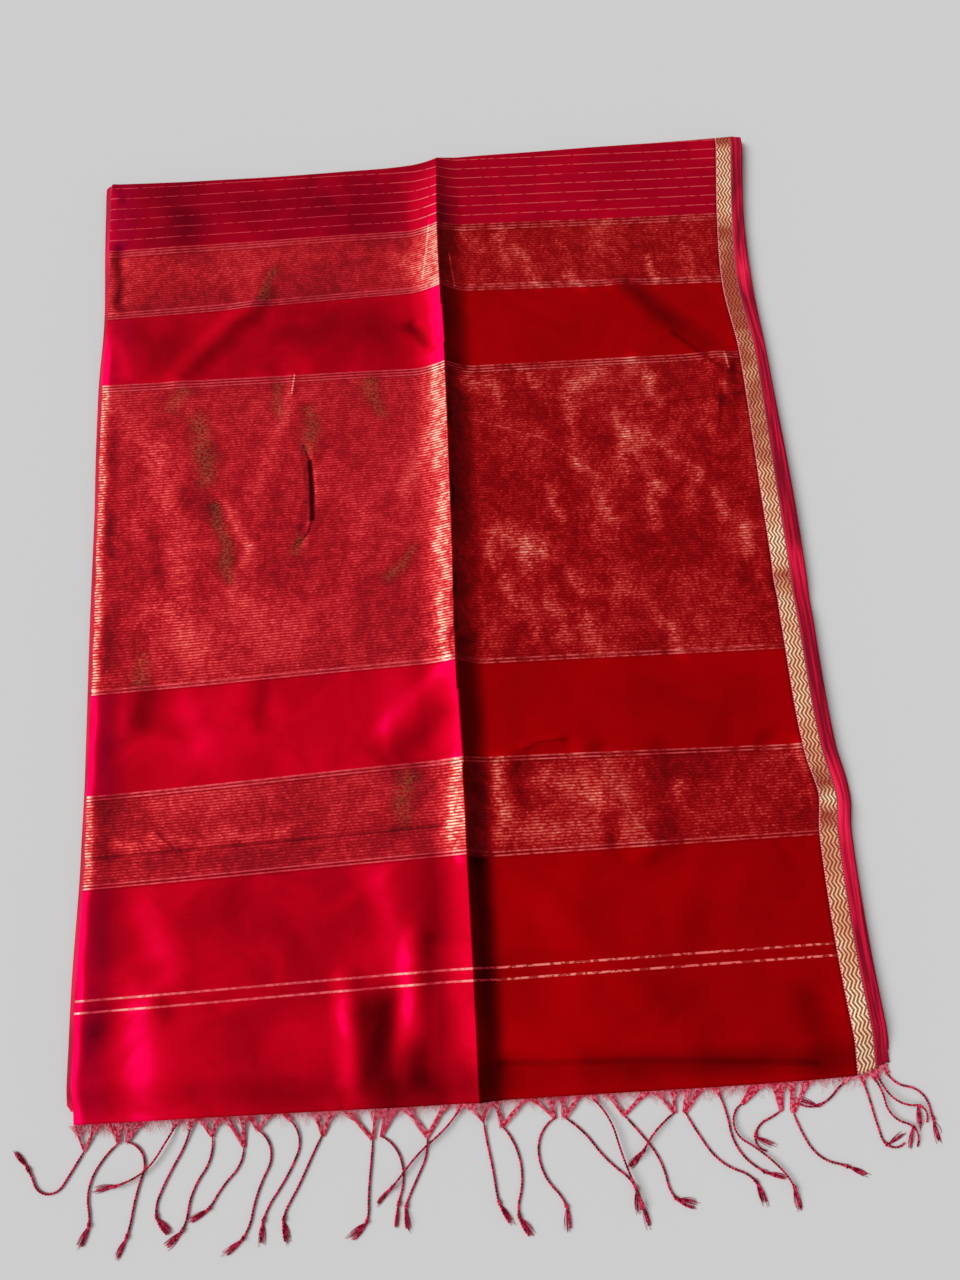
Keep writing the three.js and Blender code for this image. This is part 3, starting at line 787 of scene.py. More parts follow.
def under_layers():
    blocks = [
        columns(nose["start"], nose["end"], np.zeros(5), turns=np.radians(even(5, 90, 18))),
        columns(flat_left["start"], flat_left["end"], even(30)),
        columns(crease, crease, np.zeros(7), shift=-FLANK * even(8, 1, 0)[1:]),
        columns(crease, crease, np.zeros(7), shift=FLANK * even(8)[1:]),
        columns(lambda y: crease(y) + FLANK, border_in, even(28)[1:]),
        columns(border_in, selvedge, even(7)[1:]),
    ]
    top, x, y = cloth_grid(blocks, UNDER_DEPTH, step=4.0, start_at=HEM_STEP)
    shape = top.shape[:2]
    rim = rim_of(shape)
    edge = top.reshape(-1, 3)[rim]
    rings = layer_edges(edge, outward_of(shape))
    count, length = shape[0] * shape[1], len(rim)
    indices = [rim] + [count + i * length + np.arange(length) for i in range(len(rings))]
    walls = [
        np.stack([upper, lower, np.roll(lower, -1), np.roll(upper, -1)], axis=1)
        for upper, lower in zip(indices, indices[1:])
    ]
    place = weft_place(x, y)
    top_uv = np.stack([x, place], axis=2).reshape(-1, 2)
    side_uv = [np.column_stack([edge[:, 0] + edge[:, 1], ring[:, 2]]) for ring in rings]
    points = np.concatenate([top.reshape(-1, 3), *rings])
    piece = mesh_object("under_layers_cloth", points, np.concatenate([quads_of(shape), *walls]),
                        uv=np.concatenate([top_uv, *side_uv]))
    close_underside(piece)
    return piece


def close_underside(piece):
    import bmesh

    shape = bmesh.new()
    shape.from_mesh(piece.data)
    open_edges = [edge for edge in shape.edges if edge.is_boundary]
    bmesh.ops.triangle_fill(shape, edges=open_edges, use_beauty=False, normal=(0, 0, -1))
    shape.to_mesh(piece.data)
    shape.free()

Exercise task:
Return every line of the material exactly.

Solution for this exercise:
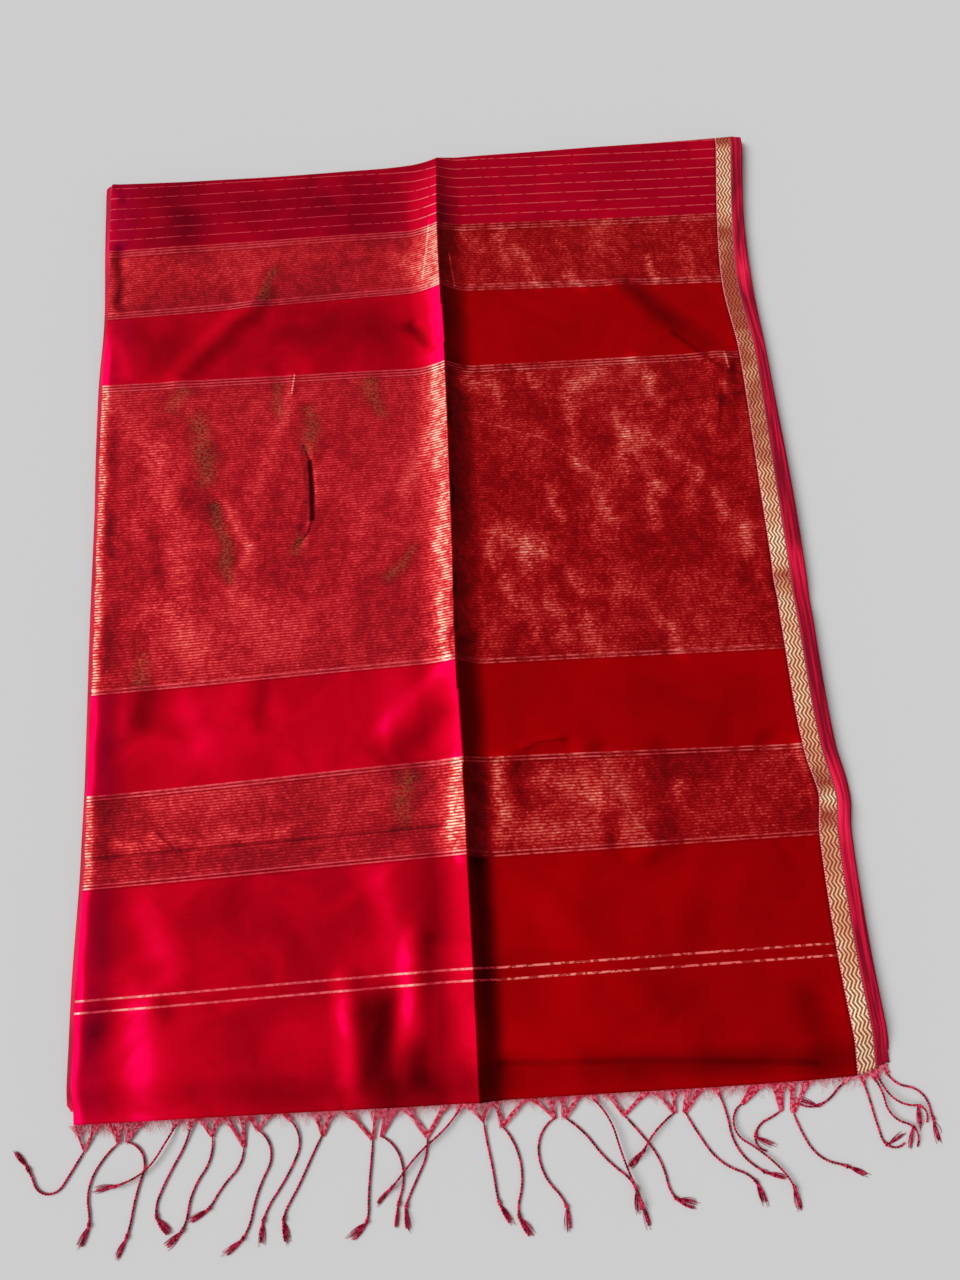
Keep writing the three.js and Blender code for this image. This is part 3, starting at line 787 of scene.py. More parts follow.
def under_layers():
    blocks = [
        columns(nose["start"], nose["end"], np.zeros(5), turns=np.radians(even(5, 90, 18))),
        columns(flat_left["start"], flat_left["end"], even(30)),
        columns(crease, crease, np.zeros(7), shift=-FLANK * even(8, 1, 0)[1:]),
        columns(crease, crease, np.zeros(7), shift=FLANK * even(8)[1:]),
        columns(lambda y: crease(y) + FLANK, border_in, even(28)[1:]),
        columns(border_in, selvedge, even(7)[1:]),
    ]
    top, x, y = cloth_grid(blocks, UNDER_DEPTH, step=4.0, start_at=HEM_STEP)
    shape = top.shape[:2]
    rim = rim_of(shape)
    edge = top.reshape(-1, 3)[rim]
    rings = layer_edges(edge, outward_of(shape))
    count, length = shape[0] * shape[1], len(rim)
    indices = [rim] + [count + i * length + np.arange(length) for i in range(len(rings))]
    walls = [
        np.stack([upper, lower, np.roll(lower, -1), np.roll(upper, -1)], axis=1)
        for upper, lower in zip(indices, indices[1:])
    ]
    place = weft_place(x, y)
    top_uv = np.stack([x, place], axis=2).reshape(-1, 2)
    side_uv = [np.column_stack([edge[:, 0] + edge[:, 1], ring[:, 2]]) for ring in rings]
    points = np.concatenate([top.reshape(-1, 3), *rings])
    piece = mesh_object("under_layers_cloth", points, np.concatenate([quads_of(shape), *walls]),
                        uv=np.concatenate([top_uv, *side_uv]))
    close_underside(piece)
    return piece


def close_underside(piece):
    import bmesh

    shape = bmesh.new()
    shape.from_mesh(piece.data)
    open_edges = [edge for edge in shape.edges if edge.is_boundary]
    bmesh.ops.triangle_fill(shape, edges=open_edges, use_beauty=False, normal=(0, 0, -1))
    shape.to_mesh(piece.data)
    shape.free()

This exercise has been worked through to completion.